BAD THING: Not a lot of action, as this issue is mostly dedicated toward the Rainbow Connection trying to win over Atrocitius and Larfleeze.

The Final Verdict: Good issue and a must read for anyone interested in keeping up with the main story of Blackest Night


  1. Which really bothers me when DC is not properly collecting Blackest Night together. They're collecting the main series and the GL issues separately, which seems ridiculous to me.
    This is Final Crisis all over again, when they originally planned on collecting just the main series, even though Superman 3-D was essential to the story.

  2. That's really annoying, if true. Especially given that DC did such a great job with the HC editions for The Sinestero Corps War. Two books for the main series, collecting the main specials, Green Lantern and Green Lantern Corps. and a separate Tales of the Sinestro Corps HC for all the specials and one-shots.
    I had hoped at least Blackest Night and GL would be intercut. GL Corps has actually been standing on it's own - for the most part - so far.

  3. Honestly, I hate the way that they collected Sinestro Corps War. It's the same way that they've handled New Krypton, Justice and All Star Superman: they take these stories that are planned for a particular ending and then collect them completely separately. Especially given that they're complete stories.
    Now, the argument could be made that they're too long to collect, but DC has collected longer stories before like JLA Year One and Long Halloween. Marvel is starting to make big collections, like Age of Apocalypse and the upcoming Clone Saga.
    It really bugs me. If you publish these issues originally with the intention that you need to read both, why not collect them together? Additionally, why not put everything in one volume? I had to wait a year...a read the second half of All Star Superman. And I JUST read Sinestro Corps War this year because they finally put it out in softcover.
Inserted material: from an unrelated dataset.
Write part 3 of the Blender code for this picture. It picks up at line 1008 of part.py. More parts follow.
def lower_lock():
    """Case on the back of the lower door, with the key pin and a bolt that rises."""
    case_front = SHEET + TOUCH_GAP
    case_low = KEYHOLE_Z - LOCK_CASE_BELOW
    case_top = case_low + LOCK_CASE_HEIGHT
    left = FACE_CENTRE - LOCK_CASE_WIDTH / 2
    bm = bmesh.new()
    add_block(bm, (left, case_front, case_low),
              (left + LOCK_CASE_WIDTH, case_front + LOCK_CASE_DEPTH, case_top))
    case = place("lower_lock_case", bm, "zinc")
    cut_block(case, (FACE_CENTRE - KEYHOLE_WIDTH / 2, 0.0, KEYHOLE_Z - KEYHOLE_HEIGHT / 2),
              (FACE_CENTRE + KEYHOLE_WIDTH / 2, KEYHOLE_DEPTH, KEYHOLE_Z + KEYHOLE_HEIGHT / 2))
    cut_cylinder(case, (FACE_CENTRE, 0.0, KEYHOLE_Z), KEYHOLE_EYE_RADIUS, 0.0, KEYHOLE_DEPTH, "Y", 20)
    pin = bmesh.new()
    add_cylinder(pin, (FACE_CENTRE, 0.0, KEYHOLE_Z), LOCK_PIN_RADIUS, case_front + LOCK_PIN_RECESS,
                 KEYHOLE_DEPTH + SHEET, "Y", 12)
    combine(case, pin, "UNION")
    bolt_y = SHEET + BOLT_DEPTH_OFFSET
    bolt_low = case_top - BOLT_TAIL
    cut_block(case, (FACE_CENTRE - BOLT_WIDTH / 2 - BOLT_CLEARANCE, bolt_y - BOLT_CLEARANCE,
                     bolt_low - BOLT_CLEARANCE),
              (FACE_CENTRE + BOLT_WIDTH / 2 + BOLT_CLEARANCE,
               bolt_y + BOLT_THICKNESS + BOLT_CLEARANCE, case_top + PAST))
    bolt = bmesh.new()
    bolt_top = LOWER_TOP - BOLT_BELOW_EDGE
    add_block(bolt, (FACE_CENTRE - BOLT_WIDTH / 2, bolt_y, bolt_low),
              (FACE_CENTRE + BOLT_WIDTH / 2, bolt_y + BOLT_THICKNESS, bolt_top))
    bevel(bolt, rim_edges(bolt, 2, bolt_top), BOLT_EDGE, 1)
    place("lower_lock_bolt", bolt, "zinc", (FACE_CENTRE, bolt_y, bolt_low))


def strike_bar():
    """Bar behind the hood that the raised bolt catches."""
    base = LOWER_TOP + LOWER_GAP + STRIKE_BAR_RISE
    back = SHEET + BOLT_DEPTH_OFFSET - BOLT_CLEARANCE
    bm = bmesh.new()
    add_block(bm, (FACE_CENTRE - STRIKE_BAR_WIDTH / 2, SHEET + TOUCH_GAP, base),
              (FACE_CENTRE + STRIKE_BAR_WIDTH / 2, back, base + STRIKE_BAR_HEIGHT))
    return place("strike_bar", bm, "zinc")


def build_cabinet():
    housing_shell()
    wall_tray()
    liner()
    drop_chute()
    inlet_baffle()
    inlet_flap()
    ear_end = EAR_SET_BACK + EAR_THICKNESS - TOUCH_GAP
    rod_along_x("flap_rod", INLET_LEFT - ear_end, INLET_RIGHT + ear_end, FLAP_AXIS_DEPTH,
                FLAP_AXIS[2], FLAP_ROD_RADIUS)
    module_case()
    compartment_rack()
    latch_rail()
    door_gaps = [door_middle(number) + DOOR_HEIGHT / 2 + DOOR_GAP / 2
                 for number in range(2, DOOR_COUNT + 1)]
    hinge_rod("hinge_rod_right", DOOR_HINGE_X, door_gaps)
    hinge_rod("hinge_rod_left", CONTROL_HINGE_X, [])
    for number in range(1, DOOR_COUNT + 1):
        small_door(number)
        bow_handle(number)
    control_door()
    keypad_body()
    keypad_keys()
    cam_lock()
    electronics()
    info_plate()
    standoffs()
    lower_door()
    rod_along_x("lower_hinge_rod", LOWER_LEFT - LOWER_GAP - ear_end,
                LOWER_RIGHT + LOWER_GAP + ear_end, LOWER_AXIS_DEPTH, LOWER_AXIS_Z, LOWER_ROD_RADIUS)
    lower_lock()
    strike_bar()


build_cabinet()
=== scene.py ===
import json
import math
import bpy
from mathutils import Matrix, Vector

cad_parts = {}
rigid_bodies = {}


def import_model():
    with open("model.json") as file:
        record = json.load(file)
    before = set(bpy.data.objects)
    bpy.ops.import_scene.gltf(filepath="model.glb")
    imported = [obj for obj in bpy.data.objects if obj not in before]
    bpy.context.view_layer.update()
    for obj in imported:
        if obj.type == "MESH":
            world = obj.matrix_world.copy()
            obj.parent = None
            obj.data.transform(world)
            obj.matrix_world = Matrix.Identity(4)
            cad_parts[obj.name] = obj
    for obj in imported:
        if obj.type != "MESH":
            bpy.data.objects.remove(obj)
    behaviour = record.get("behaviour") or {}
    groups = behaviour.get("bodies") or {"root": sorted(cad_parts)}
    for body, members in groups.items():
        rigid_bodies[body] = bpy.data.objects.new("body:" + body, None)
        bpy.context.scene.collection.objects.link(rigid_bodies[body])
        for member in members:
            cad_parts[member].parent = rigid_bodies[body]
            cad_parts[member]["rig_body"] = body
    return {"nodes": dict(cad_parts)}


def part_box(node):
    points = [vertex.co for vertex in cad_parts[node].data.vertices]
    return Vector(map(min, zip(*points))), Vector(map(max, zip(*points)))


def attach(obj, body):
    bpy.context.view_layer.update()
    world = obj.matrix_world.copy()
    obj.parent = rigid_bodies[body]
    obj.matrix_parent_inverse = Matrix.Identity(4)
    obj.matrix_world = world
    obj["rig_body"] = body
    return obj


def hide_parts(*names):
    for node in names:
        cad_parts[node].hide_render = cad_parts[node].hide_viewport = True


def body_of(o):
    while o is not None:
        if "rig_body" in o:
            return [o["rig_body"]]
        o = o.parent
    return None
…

  4. Well, quite honestly they make more money on the hardcover editions. And not JUST because they cost more. :P
    Ignoring that the libraries which buy graphic novels prefer hard-cover editions because they are more durable, the soft-covers get PULVERIZED in chain bookstores. If the readers reading them in the store don't destroy them, shelf abuse will. My local Borders, for instance, seems to have a contest to see just how many GN they can get into each shelf before something gets squeezed out with a warped spine.

  5. And that's fine. I have noting against hardcovers in general (I love Absolutes and Omnibuses). I have a problem with hardcovers being released that contain only half a story. The complete story doesn't even get released for another few months. The whole idea of buying something in trade is to get the complete story all in one sitting.
    Imagine, for example, one of the Harry Potter books. But they release only half of it, in hardcover, with the second half not coming out for months. At the very least, each Potter (or Lord of the Rings...or any other novel in a series) is a relatively complete story on its own. So, both DC and Marvel need to treat their collections as such, not put out two or three separate volumes of one solitary story.
    To use a different argument, suppose the casual book buyer in these chain bookstores picks one up. And then sees that they have to spend even more just to get the completion of one storyarc.

  6. As for All-Star Superman and Justice VS. Long Halloween and JLA: Year One, there are two other reasons why DC started splitting the year-long storylines into Volume 1/Volume 2 books.
    1. The smaller SC are more durable - my copy of JLA: Year One wore out just from how often I read it and reread it. I can only imagine how quickly it happened with a library's copy.
    2. The TP market demands it - if you were reading All-Star Superman as a monthly comic, you'd have waited a little over a year (there were some delays from month to month, IIRC) to get the whole thing. Partway through that, DC puts out the TP of the first six issues... both for the benefit of the people in the bookstores who never go to a small comic book store to buy monthly comics AND for those who missed out on the first few issues and don't have a small comic shop nearby who either have the back issues in stock or who aren't charging an arm and a leg for them.

  7. Thankfully, most of the stories DC have done this with CAN be treated as a separate story... or at least broken into acts fairly easily.
    Take Sinestro Corps War. The first HC edition ends with the Green Lanterns realizing - as they've been repelling all these other little outbreaks and preparing for an attack on Oa itself - that the Sinestro Corps goal isn't Oa... it's Earth!
    Hush, too, can be considered in the same way. I think it was the first TP DC split in this way, precisely because of how quickly the original books went out of print and because of how expensive the single issues were on ebay after the fact. Still, the TP DID collect the first six issues, breaking just after the scene where Batman is stopped from killing The Joker.
    Of course my perspective on this may be skewed since of of my favorite fantasy novels of all time, Magician by Raymond Feist, is similarly broken in half in its' paperback editions just because of how HUGE it is. The first book ends, oddly, just after some of the heroes have just finished holding back an invading army while the two main protagonists are respectively being possessed by a strange magical suit of armor and captive on another planet.
    This sort of thing happens all the time in fantasy and science fiction writing, so the idea of ending a book on a cliff-hanger is not that unusual for me.